Paris is always a good idea
I never quite realized how much hard work a dedicated blogger must put into his or her posts and photos. This is especially true when traveling in areas where free internet is hard to come by. For me it has meant, more than anything, lack of sleep. Such as right now when I am up in my hotel room in Amman, running on my minimal sleep from the last few days, and unwilling to go to bed until at least something is published. But hey, I’ve just been to Paris and I want to share what I’ve seen and learned.
Arriving in Paris, I was immediately thrown into the hecticness that is trying to figure out what to do in a country where they speak a foreign language. Fortunately, I took seven years of French in school (three years in middle school and four years in high school). Unfortunately, about 95% of my speaking ability is completely gone, and has been replaced by a frustrating habit of using Hebrew words when trying to speak French. Fortunately, I can still understand almost everything I read and a decent amount of what I hear. It’s sad how easy it is to forget a language that you never use. Perhaps one of the biggest things I got out of this trip was the deep desire to one day live in France for at least a few months and dedicate myself to learning (re-learning?) the beautiful French language.
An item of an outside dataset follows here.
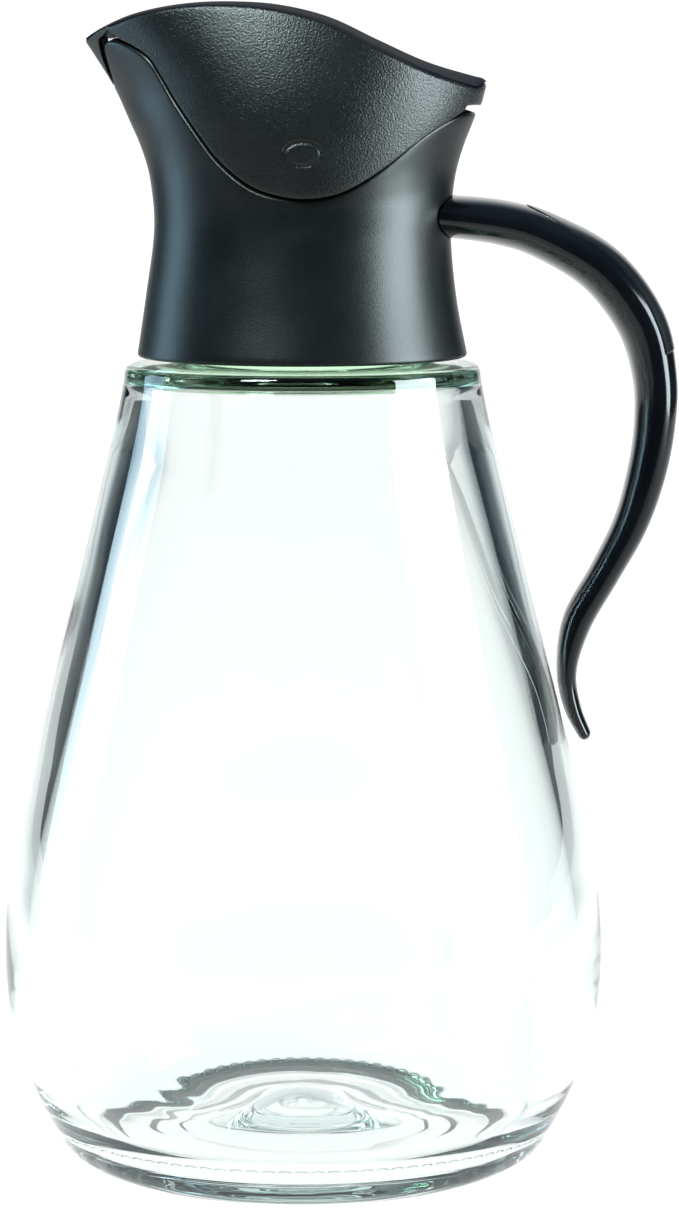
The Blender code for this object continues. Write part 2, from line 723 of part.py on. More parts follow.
def capped(name, rings):
    """A closed solid over rings of points, with a flat face at each end."""
    mesh = bmesh.new()
    rows = [[mesh.verts.new(p) for p in ring] for ring in rings]
    for a, b in zip(rows, rows[1:]):
        for i in range(len(a)):
            j = (i + 1) % len(a)
            mesh.faces.new((a[i], a[j], b[j], b[i]))
    mesh.faces.new(rows[0])
    mesh.faces.new(rows[-1])
    mesh.normal_update()
    bmesh.ops.recalc_face_normals(mesh, faces=mesh.faces)
    return object_from(name, mesh)


def back_strip(name, start, end, margin):
    """The inlaid strip's solid on the handle's back, or a cutter a margin larger for its bed."""
    rings = []
    frames = handle_frames(start, end, INLAY_ROWS)
    for row, (point, outwards, thick, wide) in enumerate(frames):
        taper = math.sqrt(min(row / INLAY_ROWS / INLAY_TAPER, 1.0))
        grown = INLAY_TIP_WIDTH + (1.0 - INLAY_TIP_WIDTH) * taper
        half = min(INLAY_HALF_WIDTH, wide * INLAY_WIDTH_LIMIT) * grown + margin
        top, low = [], []
        for column in range(INLAY_COLUMNS + 1):
            y = half * (2 * column / INLAY_COLUMNS - 1)
            c = min(abs(y) / wide, 0.985) ** (1 / HANDLE_SQUARENESS)
            height = thick / 2 * math.sqrt(1 - c * c) ** HANDLE_SQUARENESS
            above = INLAY_BED_HEIGHT if margin else INLAY_PROUD
            top.append(point + Vector((0.0, y, 0.0)) + outwards * (height + above))
            low.append(point + Vector((0.0, y, 0.0)) + outwards * (height - INLAY_THICKNESS - margin))
        rings.append(top + low[::-1])
    return capped(name, rings)


def make_handle():
    """An S-shaped lever, wide at the collar and narrow at the tail, with a bed for the inlaid strip."""
    rings = []
    rows = (len(HANDLE_STATIONS) - 1) * HANDLE_STEPS
    for point, outwards, thick, wide in handle_frames(0.0, len(HANDLE_STATIONS) - 1.0, rows):
        ring = []
        for i in range(HANDLE_SIDES):
            across, out = superellipse(2 * math.pi * (i + 0.5) / HANDLE_SIDES)
            ring.append(point + Vector((0.0, wide * across, 0.0)) + outwards * (thick / 2 * out))
        rings.append(ring)
    handle = capped("handle", rings)
    boolean(handle, helper(collar_clearance()), "DIFFERENCE")
    length, width, depth = TENON_SIZE
    x, z = TENON_PLACE
    low = (x - length / 2, -width / 2, z - depth / 2)
    high = (x + length / 2, width / 2, z + depth / 2)
    boolean(handle, helper(block("tenon", low, high)), "UNION")
    bed_start = INLAY_START - INLAY_BED_LENGTHENED
    bed_end = INLAY_END + INLAY_BED_LENGTHENED
    boolean(handle, helper(back_strip("inlay_bed", bed_start, bed_end, INLAY_GAP)), "DIFFERENCE")
    finish(handle, material("gloss_black_plastic", (0.020, 0.021, 0.024), 0.16))
    strip = back_strip("handle_inlay", INLAY_START, INLAY_END, 0.0)
    finish(strip, material("gloss_black_inlay", (0.030, 0.031, 0.034), 0.08))


def collar_clearance():
    """The head's form grown by the gap, which cuts the handle's root to the collar's curve."""
    rings = []
    for level in (0.1800, 0.1850, 0.1910, 0.1960, 0.2010, 0.2060):
        half = []
        for i in range(25):
            angle = math.pi * i / 24
            half.append(head_point(angle, level) + head_normal(angle, level) * HANDLE_GAP)
        rings.append(whole_ring(half))
    return capped("collar_clearance", rings)


for old in list(bpy.data.objects):
    bpy.data.objects.remove(old)

parts = bpy.data.collections.new(OBJECT_NAME)
cutters = bpy.data.collections.new("cutters")
bpy.context.scene.collection.children.link(parts)
bpy.context.scene.collection.children.link(cutters)

carrier = bpy.data.objects.new("dispenser_axis", None)
carrier.location = (AXIS_X, 0.0, 0.0)
parts.objects.link(carrier)

hinge = bpy.data.objects.new("lid_hinge", None)
hinge.location = (PIVOT[0], 0.0, PIVOT[1])
hinge.parent = carrier
parts.objects.link(hinge)

make_bottle()
make_collar()
make_lid()
make_handle()
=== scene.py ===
# A glass syrup dispenser with a black pouring collar, a flip lid and an S-shaped handle.
# Shapes are worked out about the bottle's axis and moved onto it at the end. Metres throughout.
import json
import math

import bmesh
import bpy
from mathutils import Matrix, Vector


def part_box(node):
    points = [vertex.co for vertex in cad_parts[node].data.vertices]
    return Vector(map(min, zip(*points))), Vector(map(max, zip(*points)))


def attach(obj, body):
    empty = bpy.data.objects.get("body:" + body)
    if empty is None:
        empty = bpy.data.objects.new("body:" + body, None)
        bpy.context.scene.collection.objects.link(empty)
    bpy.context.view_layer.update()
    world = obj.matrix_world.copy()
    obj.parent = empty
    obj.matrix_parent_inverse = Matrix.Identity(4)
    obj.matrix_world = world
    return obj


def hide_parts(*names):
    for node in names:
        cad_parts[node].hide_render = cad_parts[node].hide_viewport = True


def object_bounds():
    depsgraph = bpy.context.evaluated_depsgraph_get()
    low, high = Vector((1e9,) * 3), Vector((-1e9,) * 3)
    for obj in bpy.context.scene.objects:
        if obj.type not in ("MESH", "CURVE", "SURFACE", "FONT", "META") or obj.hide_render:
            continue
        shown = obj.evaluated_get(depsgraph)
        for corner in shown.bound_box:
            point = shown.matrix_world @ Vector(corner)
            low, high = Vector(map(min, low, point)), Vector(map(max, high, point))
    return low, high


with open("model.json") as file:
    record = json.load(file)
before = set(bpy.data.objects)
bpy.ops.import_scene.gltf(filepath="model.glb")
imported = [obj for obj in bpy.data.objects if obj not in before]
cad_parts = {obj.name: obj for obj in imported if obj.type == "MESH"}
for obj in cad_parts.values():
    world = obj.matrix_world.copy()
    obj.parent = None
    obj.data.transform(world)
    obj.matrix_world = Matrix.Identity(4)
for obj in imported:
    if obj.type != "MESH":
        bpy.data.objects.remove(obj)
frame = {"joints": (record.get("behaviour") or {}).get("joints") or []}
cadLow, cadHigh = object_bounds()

glassLow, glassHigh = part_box("glass_bottle")
axisX = (glassLow.x + glassHigh.x) / 2
hingeAt = frame["joints"][0]["pos_m"]
pivot = (hingeAt[0] - axisX, hingeAt[2])  # the lid's pivot, seen from the side
print("frame loaded, bottle axis at", round(axisX, 5))


# Curves and small sums that every piece uses.
def ease(share):
    share = min(max(share, 0.0), 1.0)
    return share * share * (3.0 - 2.0 * share)


def curveThrough(points, steps):  # a smooth line through the points
    ends = [2 * points[0] - points[1]] + points + [2 * points[-1] - points[-2]]
    found = []
    for i in range(1, len(ends) - 2):
        before, start, end, after = ends[i - 1], ends[i], ends[i + 1], ends[i + 2]
        for step in range(steps):
            t = step / steps
            found.append(
                0.5 * (2 * start + (end - before) * t
                       + (2 * before - 5 * start + 4 * end - after) * t ** 2
                       + (3 * start - before - 3 * end + after) * t ** 3)
            )
    found.append(points[-1].copy())
    return found


def readTable(table, place):  # a row between the table's rows, on smooth curves
    row = 0
    while row < len(table) - 2 and place > table[row + 1][0]:
        row += 1
    start, end = table[row], table[row + 1]
    before = table[max(row - 1, 0)]
    after = table[min(row + 2, len(table) - 1)]
    span = end[0] - start[0]
    t = (place - start[0]) / span
    values = []
    for k in range(1, len(start)):
        leave = (end[k] - before[k]) / (end[0] - before[0]) * span
        arrive = (after[k] - start[k]) / (after[0] - start[0]) * span
        values.append(
            (2 * t ** 3 - 3 * t ** 2 + 1) * start[k] + (t ** 3 - 2 * t ** 2 + t) * leave
            + (3 * t ** 2 - 2 * t ** 3) * end[k] + (t ** 3 - t ** 2) * arrive
        )
    return values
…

I stayed at the Caulaincourt Boutique Hostel in northern Paris. I loved the service of the staff and of my fellow young travelers. I decided on that hostel largely because it was one of the very few who had an all-male room. That certainly helped me feel more comfortable, and it even allowed me to have the room all to myself the first night!
Let’s see, fun experiences. I ran into the LDS Missionaries on the metro my first few hours in Paris and they helped me get to Notre Dame. They also showed me the chapel and visitors’ center close by. Had some amazing gillatto. Took a nap in the Louvre when I just could not take the jet lag anymore. Climbed the Eiffel Tower at night—twice. Walked around the gardens of Versailles while taking shelter from the rain. Witnessed a large demonstration marching towards the Palais Garnier, of Phantom of the Opera fame, and did my best to avoid the crowd. Had some incredible pastas, escargot, weird pizza thing, steak, and of course various cheeses and pastries.
One word of advice for anyone wanting to visit famous sites: always be aware of national holidays!! As it turns out, May 1st is one of those days when almost everything in Paris shuts down. As it so happened, that was the day I had planned to see _most _of the Louvre, as wells as the Orsay Museum. Luckily, an unplanned trip to the Louvre the day before allowed me to see some of the most famous paintings, including the Mona Lisa. Unfortunately, I was saving my most anticipated exhibit of the museum—the ancient near eastern artifacts—for May 1st. Seeing the sign at the entrance announcing the museum’s closure for the day was like taking punch to the gut and a slap to the face. I sure felt foolish. But I took comfort in the fact that I plan to return one day in the not-too-distant future. And hey, were it not for that I would have not seen many of the great sites I saw that day, such as Versailles.
As for my two Paris goals:
Have a full conversation on the street with a French person—in French.
Well, I can confidently say that I had multiple conversations with French people in French. I mean, “excuse me where is the bathroom?” “over there on the left,” “thank you,” is a full conversation, no? Oui. But I’m afraid a truly engaging French conversation will have to wait until a future time when it takes me less than five minutes to think of the proper response to a simple question asked to me on the spot.
Get a totally epic picture in front of the Eiffel Tower and send it to someone as a postcard.
The epic picture has been taken. Now I just have to send it as a postcard. Details forthcoming (once I find a place to print my picture).